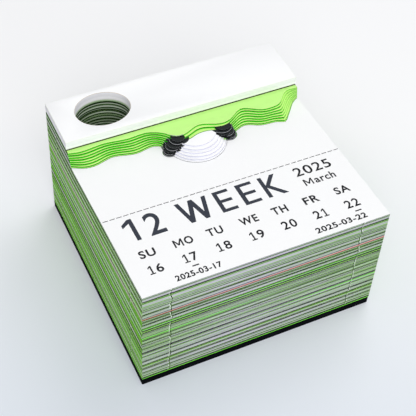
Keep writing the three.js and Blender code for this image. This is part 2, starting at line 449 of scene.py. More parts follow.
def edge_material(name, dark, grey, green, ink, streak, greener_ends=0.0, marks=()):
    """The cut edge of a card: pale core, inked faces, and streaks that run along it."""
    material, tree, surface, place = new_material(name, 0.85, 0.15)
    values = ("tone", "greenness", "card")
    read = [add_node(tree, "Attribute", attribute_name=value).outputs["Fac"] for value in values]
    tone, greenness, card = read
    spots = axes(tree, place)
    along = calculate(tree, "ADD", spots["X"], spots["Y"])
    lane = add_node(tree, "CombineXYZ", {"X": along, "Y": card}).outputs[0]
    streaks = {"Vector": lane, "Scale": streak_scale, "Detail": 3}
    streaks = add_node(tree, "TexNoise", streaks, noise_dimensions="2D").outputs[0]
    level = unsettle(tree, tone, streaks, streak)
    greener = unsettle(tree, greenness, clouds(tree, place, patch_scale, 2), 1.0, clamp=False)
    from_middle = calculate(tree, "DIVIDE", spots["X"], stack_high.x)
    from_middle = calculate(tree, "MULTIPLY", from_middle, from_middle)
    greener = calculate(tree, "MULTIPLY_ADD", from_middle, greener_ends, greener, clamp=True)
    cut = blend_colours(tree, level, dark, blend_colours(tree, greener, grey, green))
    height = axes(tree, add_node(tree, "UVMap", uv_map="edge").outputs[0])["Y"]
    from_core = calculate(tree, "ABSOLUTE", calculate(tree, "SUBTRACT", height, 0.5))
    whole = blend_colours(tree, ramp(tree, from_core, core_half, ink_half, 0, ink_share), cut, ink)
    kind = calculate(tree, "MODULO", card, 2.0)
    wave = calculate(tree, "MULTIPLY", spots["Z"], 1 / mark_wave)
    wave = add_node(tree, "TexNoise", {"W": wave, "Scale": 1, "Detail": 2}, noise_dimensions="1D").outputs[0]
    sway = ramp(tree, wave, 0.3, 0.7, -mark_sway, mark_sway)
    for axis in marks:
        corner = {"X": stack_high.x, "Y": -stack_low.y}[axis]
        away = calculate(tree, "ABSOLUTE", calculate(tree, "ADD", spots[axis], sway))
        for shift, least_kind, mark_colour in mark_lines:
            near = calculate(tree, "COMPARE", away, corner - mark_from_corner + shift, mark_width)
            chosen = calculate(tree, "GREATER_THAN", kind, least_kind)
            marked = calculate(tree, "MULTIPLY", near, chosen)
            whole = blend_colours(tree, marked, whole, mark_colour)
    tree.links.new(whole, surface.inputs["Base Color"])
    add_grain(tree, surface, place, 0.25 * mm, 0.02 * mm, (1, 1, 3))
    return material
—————
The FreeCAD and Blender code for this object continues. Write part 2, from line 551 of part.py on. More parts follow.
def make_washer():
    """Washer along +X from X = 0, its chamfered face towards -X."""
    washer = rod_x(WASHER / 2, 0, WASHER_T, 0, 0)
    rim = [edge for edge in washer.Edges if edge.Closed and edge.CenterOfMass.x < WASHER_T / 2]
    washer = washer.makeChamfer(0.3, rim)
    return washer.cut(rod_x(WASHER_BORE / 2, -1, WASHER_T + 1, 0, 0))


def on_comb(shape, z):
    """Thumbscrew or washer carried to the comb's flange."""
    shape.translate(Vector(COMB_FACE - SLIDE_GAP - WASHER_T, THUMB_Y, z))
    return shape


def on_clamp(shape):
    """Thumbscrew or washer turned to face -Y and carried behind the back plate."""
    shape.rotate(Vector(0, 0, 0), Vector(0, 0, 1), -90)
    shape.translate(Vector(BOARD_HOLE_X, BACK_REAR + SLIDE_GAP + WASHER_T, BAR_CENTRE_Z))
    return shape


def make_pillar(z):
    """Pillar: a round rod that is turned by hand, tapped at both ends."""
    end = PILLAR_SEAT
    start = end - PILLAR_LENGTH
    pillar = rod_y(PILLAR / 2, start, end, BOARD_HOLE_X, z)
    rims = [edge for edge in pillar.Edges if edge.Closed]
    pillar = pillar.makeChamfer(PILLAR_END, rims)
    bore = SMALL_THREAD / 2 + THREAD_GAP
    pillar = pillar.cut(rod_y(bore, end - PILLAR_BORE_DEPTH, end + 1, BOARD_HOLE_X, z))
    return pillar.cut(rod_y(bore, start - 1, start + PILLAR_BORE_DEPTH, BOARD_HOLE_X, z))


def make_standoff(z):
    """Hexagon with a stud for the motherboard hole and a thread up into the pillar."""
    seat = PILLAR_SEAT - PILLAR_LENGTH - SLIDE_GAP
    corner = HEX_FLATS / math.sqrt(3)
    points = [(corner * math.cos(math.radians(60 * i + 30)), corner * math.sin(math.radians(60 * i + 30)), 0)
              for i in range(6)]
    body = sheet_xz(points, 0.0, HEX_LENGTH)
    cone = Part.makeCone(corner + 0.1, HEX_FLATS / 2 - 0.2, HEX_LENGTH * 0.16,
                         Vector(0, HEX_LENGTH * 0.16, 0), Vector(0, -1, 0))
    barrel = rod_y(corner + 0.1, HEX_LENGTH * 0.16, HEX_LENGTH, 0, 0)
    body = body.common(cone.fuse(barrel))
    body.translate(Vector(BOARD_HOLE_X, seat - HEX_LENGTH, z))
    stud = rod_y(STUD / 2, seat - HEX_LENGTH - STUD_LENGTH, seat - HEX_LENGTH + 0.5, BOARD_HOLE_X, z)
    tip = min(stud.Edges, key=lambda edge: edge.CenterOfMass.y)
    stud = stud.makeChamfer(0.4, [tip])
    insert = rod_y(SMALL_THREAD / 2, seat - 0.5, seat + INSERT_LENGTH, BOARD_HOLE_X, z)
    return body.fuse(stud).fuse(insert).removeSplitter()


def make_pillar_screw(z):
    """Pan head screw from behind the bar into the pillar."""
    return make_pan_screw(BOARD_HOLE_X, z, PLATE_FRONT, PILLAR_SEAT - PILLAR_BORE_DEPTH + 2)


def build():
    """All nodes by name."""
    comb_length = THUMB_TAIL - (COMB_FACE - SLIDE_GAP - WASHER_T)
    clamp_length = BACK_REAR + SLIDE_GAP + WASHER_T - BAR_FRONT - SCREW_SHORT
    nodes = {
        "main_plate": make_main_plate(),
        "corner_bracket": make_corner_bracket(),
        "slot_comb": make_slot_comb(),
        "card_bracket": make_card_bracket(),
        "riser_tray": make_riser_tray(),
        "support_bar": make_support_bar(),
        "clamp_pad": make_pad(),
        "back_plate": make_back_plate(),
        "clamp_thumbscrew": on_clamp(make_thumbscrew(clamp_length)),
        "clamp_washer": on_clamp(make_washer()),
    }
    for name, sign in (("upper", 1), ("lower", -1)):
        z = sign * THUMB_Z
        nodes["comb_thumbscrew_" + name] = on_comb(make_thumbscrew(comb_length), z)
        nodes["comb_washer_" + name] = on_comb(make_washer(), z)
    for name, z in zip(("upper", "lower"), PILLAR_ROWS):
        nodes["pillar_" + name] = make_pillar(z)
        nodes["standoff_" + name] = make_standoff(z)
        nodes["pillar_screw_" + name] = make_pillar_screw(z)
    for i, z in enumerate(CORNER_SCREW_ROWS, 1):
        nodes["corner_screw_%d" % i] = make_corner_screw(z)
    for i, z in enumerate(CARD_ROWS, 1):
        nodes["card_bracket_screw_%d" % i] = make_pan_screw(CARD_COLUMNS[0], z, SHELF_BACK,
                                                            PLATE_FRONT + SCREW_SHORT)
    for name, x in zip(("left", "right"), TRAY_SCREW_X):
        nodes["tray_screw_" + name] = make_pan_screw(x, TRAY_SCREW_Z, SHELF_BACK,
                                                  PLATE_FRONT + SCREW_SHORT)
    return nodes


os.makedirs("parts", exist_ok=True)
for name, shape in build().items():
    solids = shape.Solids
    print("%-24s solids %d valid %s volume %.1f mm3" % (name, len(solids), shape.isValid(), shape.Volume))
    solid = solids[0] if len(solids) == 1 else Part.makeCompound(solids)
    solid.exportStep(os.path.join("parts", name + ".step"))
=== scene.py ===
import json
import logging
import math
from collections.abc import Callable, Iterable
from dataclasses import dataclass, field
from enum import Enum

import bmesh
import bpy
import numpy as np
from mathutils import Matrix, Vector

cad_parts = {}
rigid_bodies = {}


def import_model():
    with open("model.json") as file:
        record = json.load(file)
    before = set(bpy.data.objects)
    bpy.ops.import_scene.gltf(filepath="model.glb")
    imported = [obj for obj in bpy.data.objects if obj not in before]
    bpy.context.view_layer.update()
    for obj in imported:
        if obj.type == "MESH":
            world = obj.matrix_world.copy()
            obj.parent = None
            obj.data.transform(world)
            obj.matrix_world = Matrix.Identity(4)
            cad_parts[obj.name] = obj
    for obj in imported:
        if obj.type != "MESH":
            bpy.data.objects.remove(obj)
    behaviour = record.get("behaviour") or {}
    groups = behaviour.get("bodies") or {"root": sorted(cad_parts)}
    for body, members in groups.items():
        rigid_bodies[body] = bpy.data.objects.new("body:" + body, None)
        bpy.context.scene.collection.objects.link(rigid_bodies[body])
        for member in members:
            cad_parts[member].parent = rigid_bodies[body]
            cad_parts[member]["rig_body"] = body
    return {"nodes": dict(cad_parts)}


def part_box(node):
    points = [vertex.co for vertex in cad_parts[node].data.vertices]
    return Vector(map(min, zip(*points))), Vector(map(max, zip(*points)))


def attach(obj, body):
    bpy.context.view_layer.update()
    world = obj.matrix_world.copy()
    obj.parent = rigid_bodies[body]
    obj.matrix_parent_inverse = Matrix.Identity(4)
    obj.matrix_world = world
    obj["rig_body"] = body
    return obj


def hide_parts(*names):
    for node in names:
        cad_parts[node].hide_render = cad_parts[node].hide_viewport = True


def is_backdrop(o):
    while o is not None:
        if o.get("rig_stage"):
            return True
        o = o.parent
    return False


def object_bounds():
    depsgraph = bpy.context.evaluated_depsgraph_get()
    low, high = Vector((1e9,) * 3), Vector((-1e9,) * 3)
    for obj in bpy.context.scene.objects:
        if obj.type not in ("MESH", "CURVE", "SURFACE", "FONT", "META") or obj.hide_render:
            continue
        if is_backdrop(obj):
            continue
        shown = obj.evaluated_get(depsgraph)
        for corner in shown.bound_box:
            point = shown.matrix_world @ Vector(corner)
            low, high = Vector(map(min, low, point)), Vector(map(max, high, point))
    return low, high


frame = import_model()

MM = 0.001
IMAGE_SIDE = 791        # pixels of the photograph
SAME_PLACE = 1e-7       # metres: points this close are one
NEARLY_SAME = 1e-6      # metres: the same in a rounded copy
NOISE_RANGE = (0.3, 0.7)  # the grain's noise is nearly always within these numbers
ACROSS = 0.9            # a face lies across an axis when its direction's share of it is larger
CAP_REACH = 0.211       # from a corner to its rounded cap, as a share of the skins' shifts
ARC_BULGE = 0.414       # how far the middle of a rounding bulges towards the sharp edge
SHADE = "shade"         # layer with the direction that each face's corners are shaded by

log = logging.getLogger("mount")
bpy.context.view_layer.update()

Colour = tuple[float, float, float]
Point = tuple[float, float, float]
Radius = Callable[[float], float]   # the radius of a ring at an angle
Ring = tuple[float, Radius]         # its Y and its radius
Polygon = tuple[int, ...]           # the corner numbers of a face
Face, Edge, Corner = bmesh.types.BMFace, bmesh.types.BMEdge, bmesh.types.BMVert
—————
Reproduce exactly the lines from the line with "solid = solids[0]" to the line with "record = json.load(file)", both end lines included.

Result |
    solid = solids[0] if len(solids) == 1 else Part.makeCompound(solids)
    solid.exportStep(os.path.join("parts", name + ".step"))
=== scene.py ===
import json
import logging
import math
from collections.abc import Callable, Iterable
from dataclasses import dataclass, field
from enum import Enum

import bmesh
import bpy
import numpy as np
from mathutils import Matrix, Vector

cad_parts = {}
rigid_bodies = {}


def import_model():
    with open("model.json") as file:
        record = json.load(file)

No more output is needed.